Ask the workers of France and Norway and the Netherlands, whipped to labor by the lash, whether the stabilization of wages is too great a "sacrifice."
Ask the farmers of Poland and Denmark and Czechoslovakia and France, looted of their livestock, starving while their own crops are stolen from their land, ask them whether parity prices are too great a sacrifice."
Ask the businessmen of Europe, whose enterprises have been stolen from their owners, whether the limitation of profits and personal incomes is too great a "sacrifice."
Ask the women and children whom Hitler is starving whether the rationing of tires and gasoline and sugar is too great a "sacrifice."
We do not have to ask them. They have already given us their agonized answers.
This great war effort must be carried through to its victorious conclusion by the indomitable will and determination of the people as one great whole.
It must not be impeded by the faint of heart.
It must not be impeded by those who put their own selfish interests above the interests of the nation.
It must not be impeded by those who pervert honest criticism into falsification of fact.
It must not be impeded by self-styled experts either in economics or military problems who know neither true figures nor geography itself.
It must not be impeded by a few bogus patriots who use the sacred freedom of the press to echo the sentiments of the propagandists in Tokyo and Berlin.

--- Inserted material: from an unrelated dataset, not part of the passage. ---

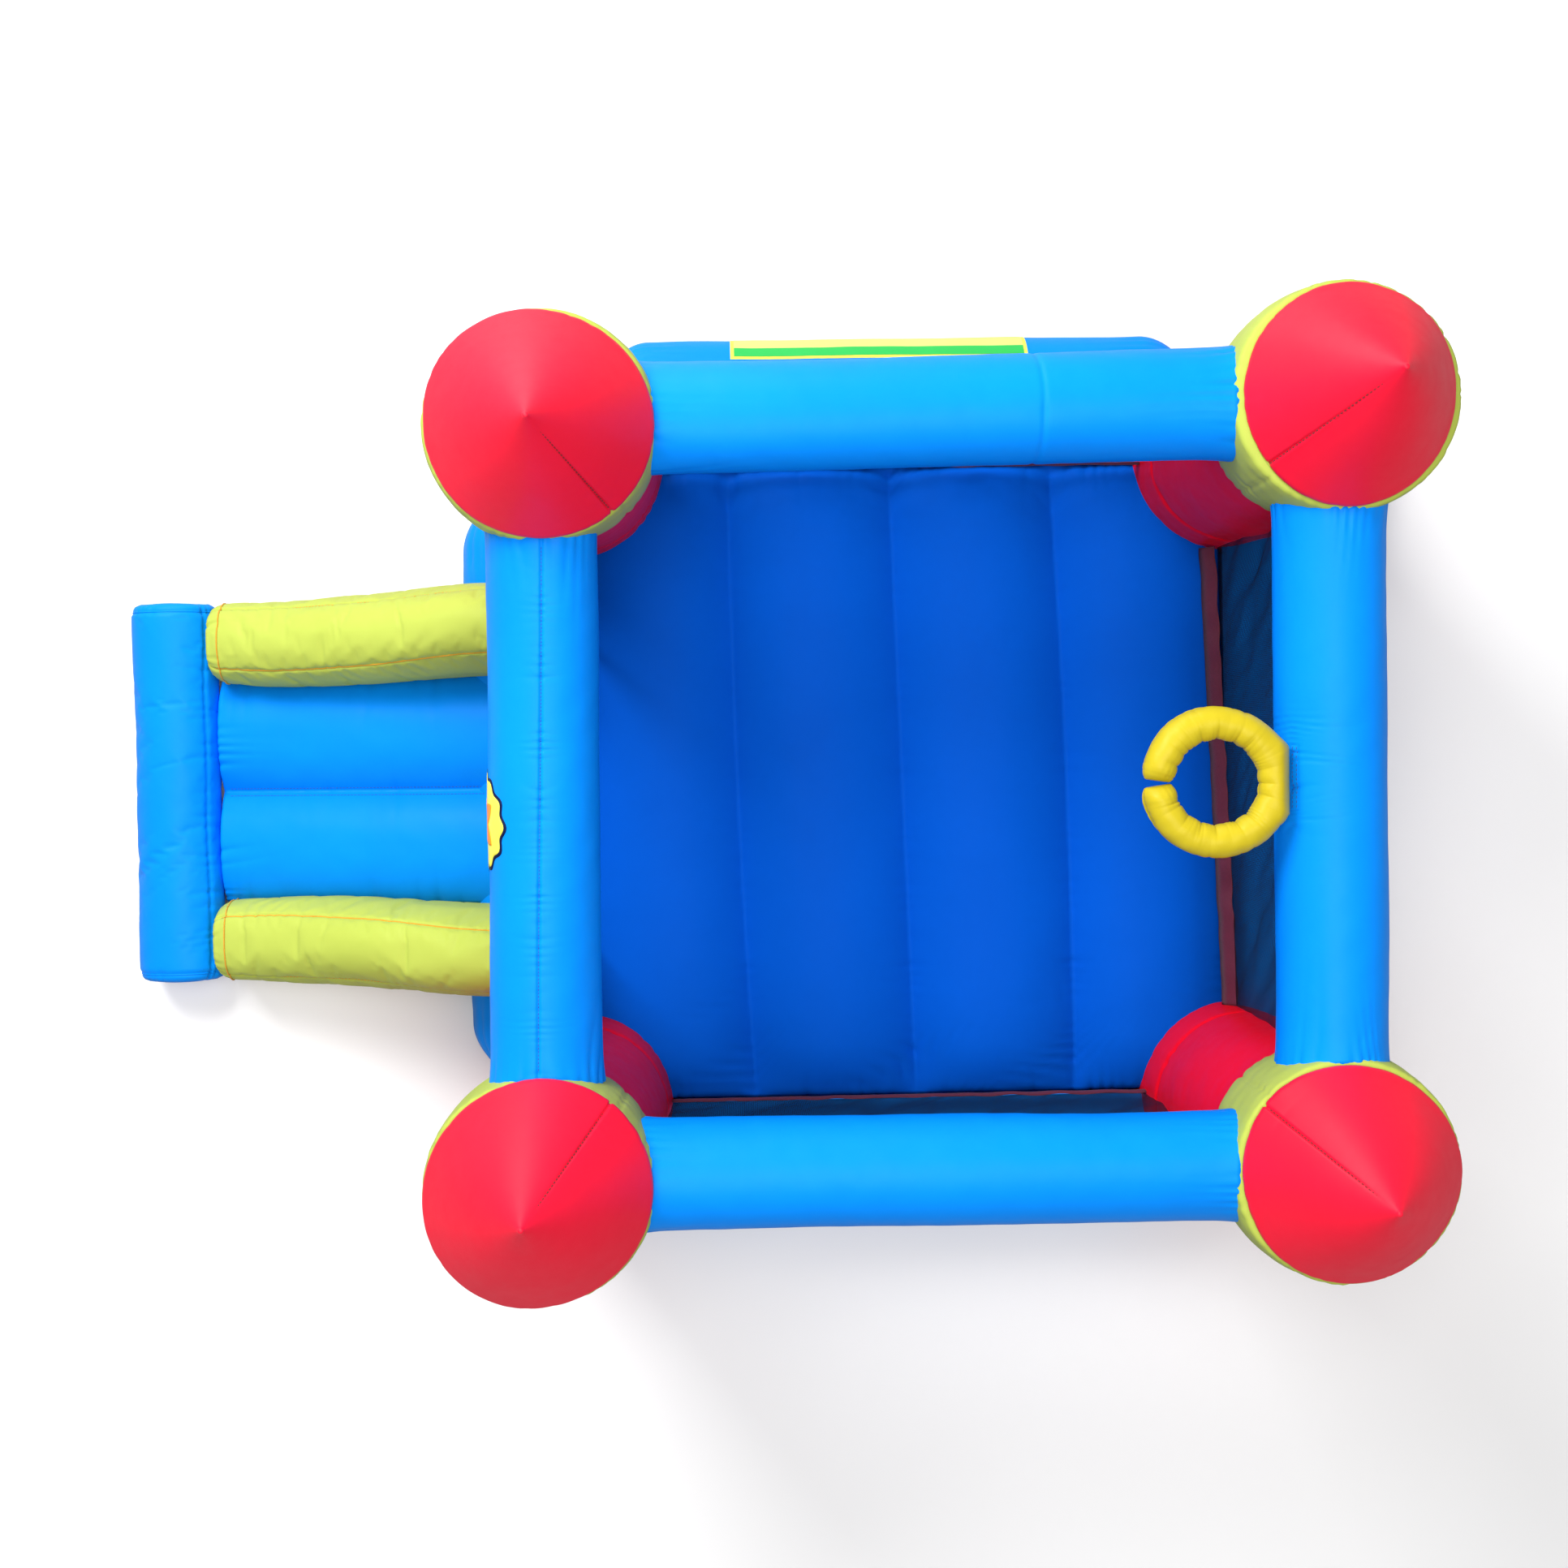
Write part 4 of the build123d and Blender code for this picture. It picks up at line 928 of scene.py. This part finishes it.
def make_bolster(label, sign, seed):
    """An upright chamber beside the slide bed, lower at the foot, fuller than a box."""
    t = np.linspace(0, 1, 150)[:, None]
    start, stop = bolster_high.y - 0.10, bolster_low.y + 0.002
    y = start + (stop - start) * t
    width = bolster_high.x - bolster_low.x
    centre_x = sign * (bolster_low.x + bolster_high.x) / 2
    top_at_start, top_at_foot = 0.585, 0.275
    top = top_at_start + (top_at_foot - top_at_start) * t + 0.018 * np.sin(math.pi * t * 1.6)
    x, z, a = superbox(width, 1.0, 132, 2.9)
    shrink = 0.80 + 0.20 * quarter(np.minimum(t, 1 - t) / 0.045)
    sway = sign * (0.030 * smooth(1 - t / 0.5) + 0.006 * np.sin(TAU * t))
    waist = 1 - 0.05 * smooth((t - 0.75) / 0.25)
    px = centre_x + x * shrink * waist + sway * (0.3 + 0.7 * (z + 0.5))
    pz = 0.004 + (z + 0.5) * top * (0.985 + 0.015 * shrink)
    points = joined(px, y, pz)
    outward = directions(points, joined(centre_x, y, top * 0.5))
    girth = a * (width + 0.5) / math.pi
    run = t * (start - stop)
    relief = rumples(joined(run, girth), seed, (0.0020, 0.35), (0.0004, 0.09))
    near_bed, far_side = (math.pi - 0.95, 0.62) if sign > 0 else (0.95, math.pi - 0.62)
    for angle in (near_bed, far_side):
        off = np.abs(a - angle) * 0.16
        relief += seam(off, 0.006, 0.006)
        relief += puckers(run, off, 0.045, 0.035, 0.008, seed + 2 + int(angle))
    ends = np.minimum(run, run.max() - run)
    relief += puckers(girth, ends, 0.04, 0.05, 0.010, seed + 7)
    points = points + outward * relief[..., None]
    pins = np.zeros(relief.shape)
    pins[:, np.minimum(np.abs(a - near_bed), np.abs(a - far_side)) < 0.04] = 1
    pins[:, a > math.pi] = 0.5
    pins[:3] = pins[-3:] = 1
    points = inflated(points, pins)
    closed_piece("bolster_cloth_" + label, points, lime, replaces=["slide_bolster_" + label])
    inner, outer = (np.argmin(np.abs(a - angle)) for angle in (near_bed, far_side))
    gold = {"material": thread_gold, "slot": "lime_fabric"}
    path = points[4:-4, inner] + outward[4:-4, inner] * 0.0012
    cord("bolster_piping_" + label, path, 0.0022, **gold)
    stitch_row("bolster_stitches_" + label, points[4:-4, outer] + outward[4:-4, outer] * 0.001, **gold)
    end_seam = points[-7] + outward[-7] * 0.0015
    cord("bolster_end_piping_" + label, end_seam, 0.0020, closed=True, **gold)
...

And, above all, it shall not be imperiled by the handful of noisy traitors - betrayers of America, betrayers of Christianity itself - would-be dictators who in their hearts and souls have yielded to Hitlerism and would have this republic do likewise.
I shall use all of the executive power that I have to carry out the policy laid down. If it becomes necessary to ask for any additional legislation in order to attain our objective of preventing a spiral in the cost of living, I shall do so.
I know the American farmer, the American workman, and the American businessman. I know that they will gladly embrace this economy and equality of sacrifice-satisfied that it is necessary for the most vital and compelling motive in all their lives-winning through to victory.